Towards Understanding the Optimization Mechanisms in Deep Learning
Qi, Binchuan, Gong, Wei, Li, Li
Key insights from the studies Arjevani and Field (2022); Chizat, Oyallon, and Bach (2018); Du, Zhai, P oczos, and Singh (2018); Yun, Sra, and Jadbabaie (2018) emphasize the pivotal role of over-parameterization in finding the global optimum and enhancing the generalization ability of deep neural networks (DNNs). Recent work has shown that the evolution of the trainable parameters in continuous-width DNNs during training can be captured by the neural tangent kernel (NTK) Arora, Du, Hu, Li, and Wang (2019); Du, Lee, Li, Wang, and Zhai (2018); Jacot, Gabriel, and Hongler (2018); Mohamadi, Bae, and Sutherland (2023); Wang, Li, and Sun (2023); Zou, Cao, Zhou, and Gu (2018).
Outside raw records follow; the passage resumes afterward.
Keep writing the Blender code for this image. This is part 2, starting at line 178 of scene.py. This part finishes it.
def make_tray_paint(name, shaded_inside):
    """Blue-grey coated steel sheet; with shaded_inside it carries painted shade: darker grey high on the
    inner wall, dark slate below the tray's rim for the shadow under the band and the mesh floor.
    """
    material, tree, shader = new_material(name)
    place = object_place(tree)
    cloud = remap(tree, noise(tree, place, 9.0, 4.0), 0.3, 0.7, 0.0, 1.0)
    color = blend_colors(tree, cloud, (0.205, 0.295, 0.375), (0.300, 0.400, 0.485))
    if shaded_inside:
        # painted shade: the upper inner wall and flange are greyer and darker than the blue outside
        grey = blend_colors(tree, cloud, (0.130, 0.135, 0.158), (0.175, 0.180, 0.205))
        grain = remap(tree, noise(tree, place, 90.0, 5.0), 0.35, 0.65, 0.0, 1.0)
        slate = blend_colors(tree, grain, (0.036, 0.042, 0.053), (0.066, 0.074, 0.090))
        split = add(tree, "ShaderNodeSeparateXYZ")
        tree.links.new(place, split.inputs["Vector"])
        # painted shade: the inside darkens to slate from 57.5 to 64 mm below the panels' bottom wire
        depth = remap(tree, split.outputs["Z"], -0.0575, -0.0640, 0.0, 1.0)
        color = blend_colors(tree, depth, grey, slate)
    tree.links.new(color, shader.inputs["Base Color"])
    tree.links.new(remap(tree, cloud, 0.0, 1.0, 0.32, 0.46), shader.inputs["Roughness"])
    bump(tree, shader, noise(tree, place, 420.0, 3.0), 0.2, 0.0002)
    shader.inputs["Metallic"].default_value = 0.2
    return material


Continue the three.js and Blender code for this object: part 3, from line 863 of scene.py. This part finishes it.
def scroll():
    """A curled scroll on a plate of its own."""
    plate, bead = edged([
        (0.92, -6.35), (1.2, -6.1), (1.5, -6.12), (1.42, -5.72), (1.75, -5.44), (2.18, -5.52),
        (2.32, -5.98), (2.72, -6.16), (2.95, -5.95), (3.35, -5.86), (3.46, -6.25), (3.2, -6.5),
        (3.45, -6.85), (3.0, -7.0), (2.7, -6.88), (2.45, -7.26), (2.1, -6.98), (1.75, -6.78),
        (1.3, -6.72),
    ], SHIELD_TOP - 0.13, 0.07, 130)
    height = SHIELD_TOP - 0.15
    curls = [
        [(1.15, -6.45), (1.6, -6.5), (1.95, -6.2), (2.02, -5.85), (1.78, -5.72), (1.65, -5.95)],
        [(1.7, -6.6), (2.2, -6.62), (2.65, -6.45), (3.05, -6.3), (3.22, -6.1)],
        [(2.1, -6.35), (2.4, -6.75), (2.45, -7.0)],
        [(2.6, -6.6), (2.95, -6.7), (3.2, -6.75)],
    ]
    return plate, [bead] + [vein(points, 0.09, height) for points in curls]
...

An alternative research direction attempts to examine the infinite-width neural network from a mean-field perspective (Chizat & Bach, 2018; Mei, Montanari, & Nguyen, 2018; Nguyen & Pham, 2023; Sirignano & Spiliopoulos, 2018). However, in practical applications, neural networks are of finite width, and under this condition, it remains unclear whether NTK theory and mean-field theory can adequately characterize the convergence properties of neural networks Seleznova and Kutyniok (2021). Therefore, the mechanisms of non-convex optimization in deep learning, and the impact of over-parameterization on model training, remain incompletely resolved.